The networks and pro leagues seem to have a very tight grip on distribution and I don't see a lot of attempts at innovation there. MLB.tv is cool but why can't I pay $2.99 to watch an NFL game on demand on my AppleTV or Boxee?

I just got done watching the MSU vs. Penn State game on "ESPN 3" on my XBox 360. I can also watch it online on my computer.

Whether you could have watched it online is anybody's guess. It seems to involve whether your ISP has cut a deal with ESPN to be able to do this, and "ESPN 3" is also clearly just sort of wedged between the licensing cracks as games seem to get blacked out at the drop of a hat.
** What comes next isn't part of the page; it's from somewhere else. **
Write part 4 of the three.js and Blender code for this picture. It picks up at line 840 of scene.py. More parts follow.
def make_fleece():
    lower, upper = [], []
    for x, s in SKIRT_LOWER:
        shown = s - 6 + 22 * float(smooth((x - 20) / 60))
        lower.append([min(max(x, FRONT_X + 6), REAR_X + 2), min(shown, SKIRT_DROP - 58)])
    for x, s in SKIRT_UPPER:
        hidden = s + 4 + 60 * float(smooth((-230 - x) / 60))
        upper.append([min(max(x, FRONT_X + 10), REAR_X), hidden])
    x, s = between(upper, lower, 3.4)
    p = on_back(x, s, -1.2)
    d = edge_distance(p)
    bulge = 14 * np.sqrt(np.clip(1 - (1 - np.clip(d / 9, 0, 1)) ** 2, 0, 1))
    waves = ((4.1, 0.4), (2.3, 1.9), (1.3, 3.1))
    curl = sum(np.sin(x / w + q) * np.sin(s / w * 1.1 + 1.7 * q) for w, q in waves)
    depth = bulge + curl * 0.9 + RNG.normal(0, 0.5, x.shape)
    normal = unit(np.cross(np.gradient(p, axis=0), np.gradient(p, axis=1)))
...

But other than some weird quality issues with the stream, it did basically work. (And, oddly, this game was also locally broadcast so I have no idea why I was able to see it.)

No commercials on the XBox 360, either. It was weird, it just puts up a screen about how the game will resume shortly. Kinda nice, actually.

It seems to be ESPN is willing to do the subscription thing, but the sports fields are so tied up in licensing snarls that it's hard to get anything through yet. But it is starting.

> Western Culture is pretty-much defined by the consumption of media. After we stuff ourselves with food we don’t need, squeeze into Hummers and SUVs we don’t need, then head down to The Mall to enjoy the sterile atmosphere of a pretend-main street in a pretend-small town, where we eat some more

Western culture != U.S.

Re: the comments, there is a system of code residuals. It's spelled "licensing."